◆ **PROVIDED MATERIAL**:

§ §

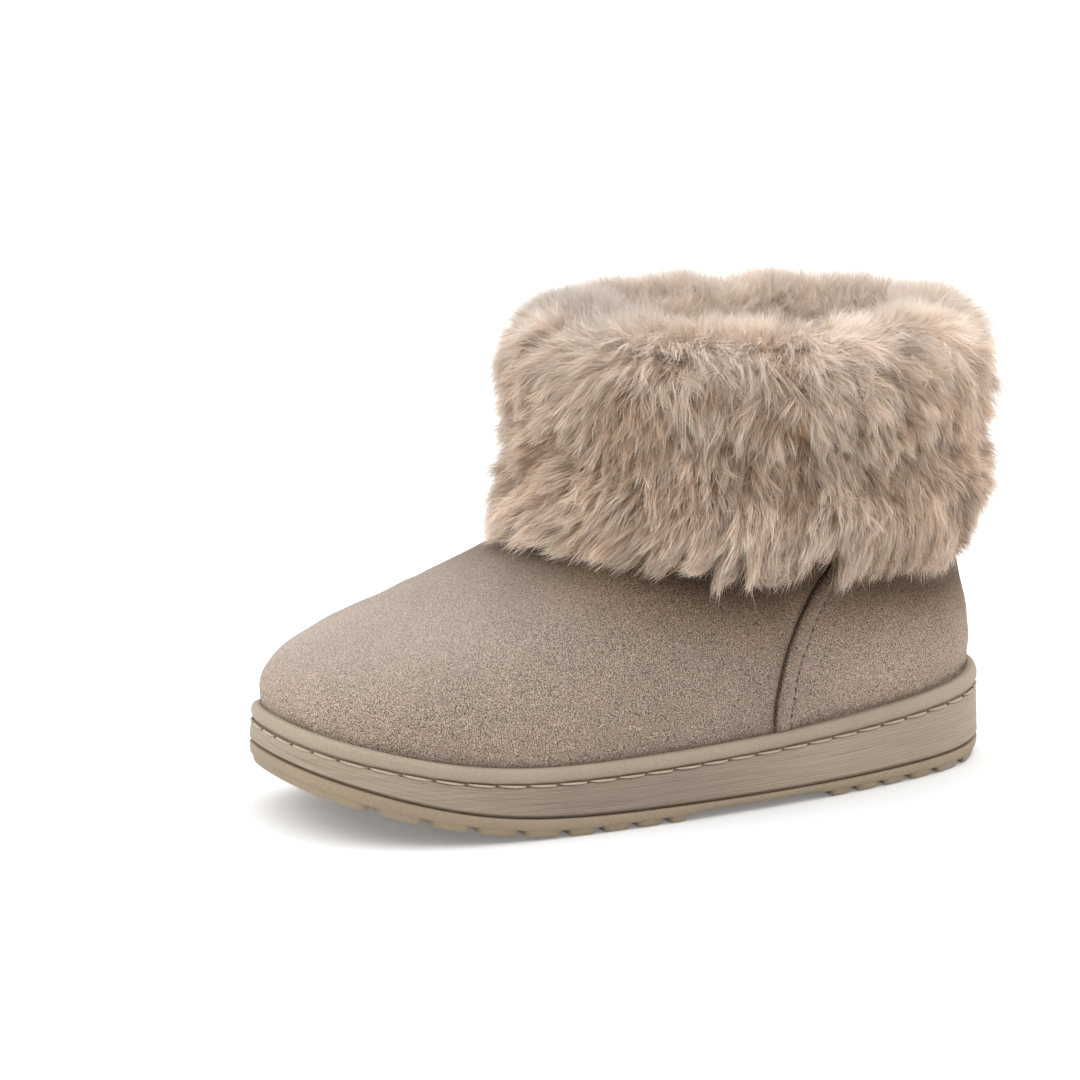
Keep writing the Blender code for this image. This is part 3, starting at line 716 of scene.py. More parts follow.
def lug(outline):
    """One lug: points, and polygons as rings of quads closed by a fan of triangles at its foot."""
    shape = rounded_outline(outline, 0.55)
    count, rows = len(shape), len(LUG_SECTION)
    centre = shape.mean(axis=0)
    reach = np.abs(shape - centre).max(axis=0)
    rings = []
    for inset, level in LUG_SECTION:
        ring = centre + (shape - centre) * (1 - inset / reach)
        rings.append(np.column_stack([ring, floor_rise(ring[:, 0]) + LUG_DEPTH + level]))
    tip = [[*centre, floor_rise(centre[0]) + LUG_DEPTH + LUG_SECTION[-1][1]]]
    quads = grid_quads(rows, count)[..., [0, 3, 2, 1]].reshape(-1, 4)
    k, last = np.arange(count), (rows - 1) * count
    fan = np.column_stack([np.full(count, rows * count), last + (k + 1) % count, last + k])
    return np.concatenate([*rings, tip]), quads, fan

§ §

◆ **AIM**: The lines above should be duplicated exactly.

◆ **FULL OUTPUT**:
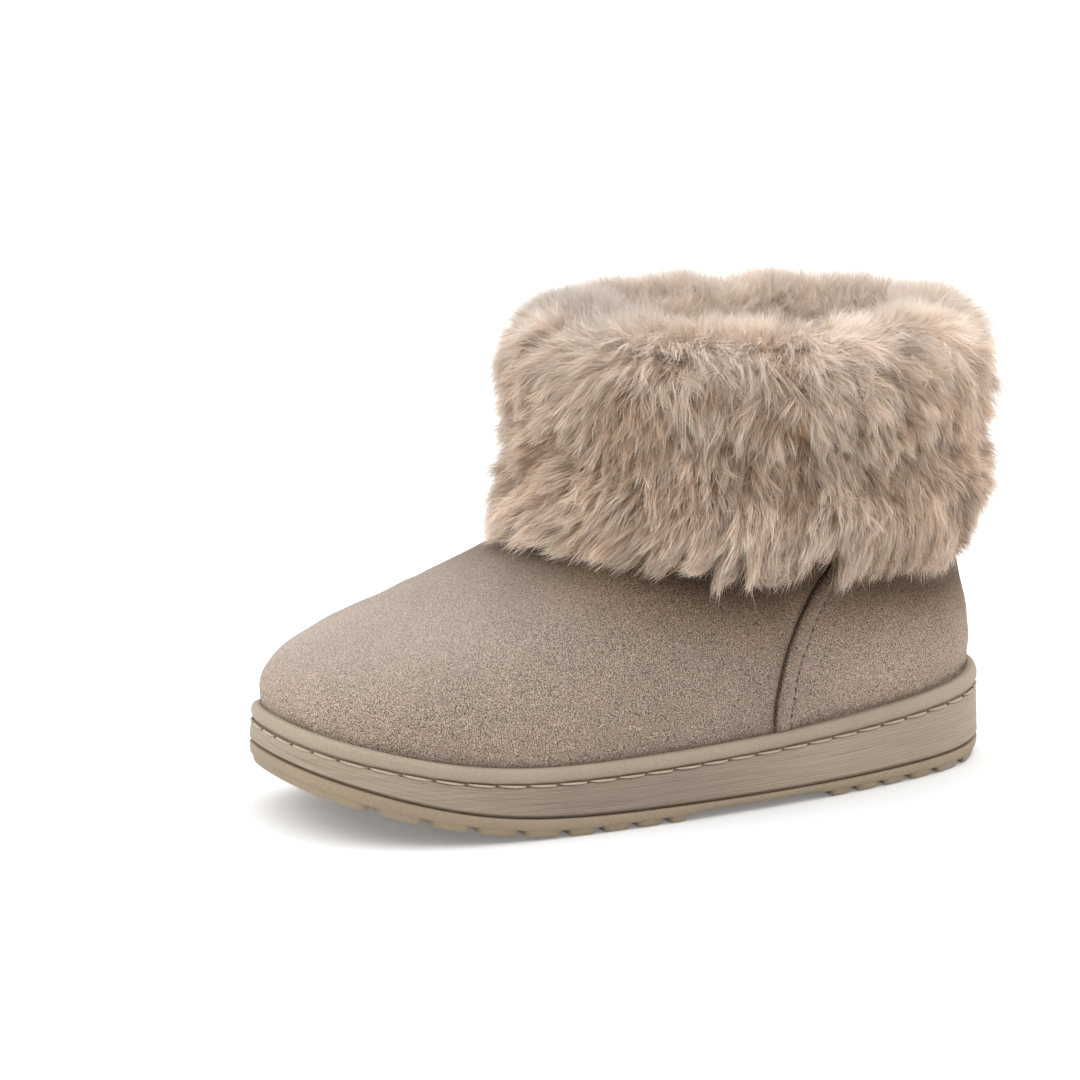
Keep writing the Blender code for this image. This is part 3, starting at line 716 of scene.py. More parts follow.
def lug(outline):
    """One lug: points, and polygons as rings of quads closed by a fan of triangles at its foot."""
    shape = rounded_outline(outline, 0.55)
    count, rows = len(shape), len(LUG_SECTION)
    centre = shape.mean(axis=0)
    reach = np.abs(shape - centre).max(axis=0)
    rings = []
    for inset, level in LUG_SECTION:
        ring = centre + (shape - centre) * (1 - inset / reach)
        rings.append(np.column_stack([ring, floor_rise(ring[:, 0]) + LUG_DEPTH + level]))
    tip = [[*centre, floor_rise(centre[0]) + LUG_DEPTH + LUG_SECTION[-1][1]]]
    quads = grid_quads(rows, count)[..., [0, 3, 2, 1]].reshape(-1, 4)
    k, last = np.arange(count), (rows - 1) * count
    fan = np.column_stack([np.full(count, rows * count), last + (k + 1) % count, last + k])
    return np.concatenate([*rings, tip]), quads, fan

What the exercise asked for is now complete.